Soudan: le Conseil de sécurité reconduit les sanctions mais leur fixe un terme au 12 septembre 2024, avant lequel il devra décider de leur devenir
Agissant au titre du Chapitre VII de la Charte, le Conseil de sécurité a, aujourd’hui, décidé de « réaffirmer et reconduire » le régime de sanctions en vigueur au Soudan, mais en lui fixant pour la première fois une échéance -le 12 septembre 2024– avant laquelle il devra se prononcer sur leur renouvellement éventuel.
La résolution 2676 (2023) ne fixe toutefois pas de véritable « clause d’extinction » au régime de sanctions et c’est la principale raison qu’ont invoqué la Chine et la Fédération de Russie pour expliquer leur abstention sur le texte auquel ont souscrit les 13 autres membres du Conseil, pour certains avec quelques réticences.

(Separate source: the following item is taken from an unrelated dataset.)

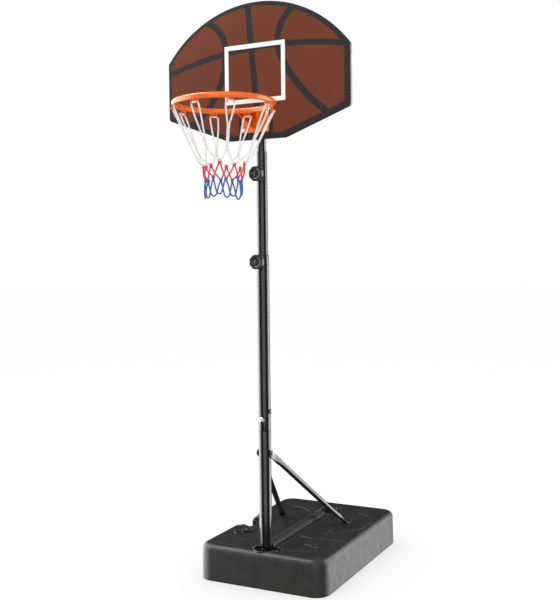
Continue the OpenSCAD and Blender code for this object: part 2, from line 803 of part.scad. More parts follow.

Le Conseil, qui prend soin de souligner que les mesures rappelées pour faire face à la situation au Darfour « ne sont pas dirigées contre le Gouvernement soudanais », « déclare son intention » de réexaminer les mesures des sanctions reconduites « au plus tard le 12 février 2024, notamment au moyen de leur modification, suspension ou levée progressive, au vu des progrès accomplis par le Gouvernement soudanais » concernant certains critères et objectifs connexes énoncés dans le rapport du Secrétaire général du 31 juillet 2021. Cet examen se fera à la lumière des prochains rapports que devra lui remettre le Groupe d’experts établi initialement par la résolution 1591 (2005), dont le Conseil proroge le mandat jusqu’au 12 mars 2024.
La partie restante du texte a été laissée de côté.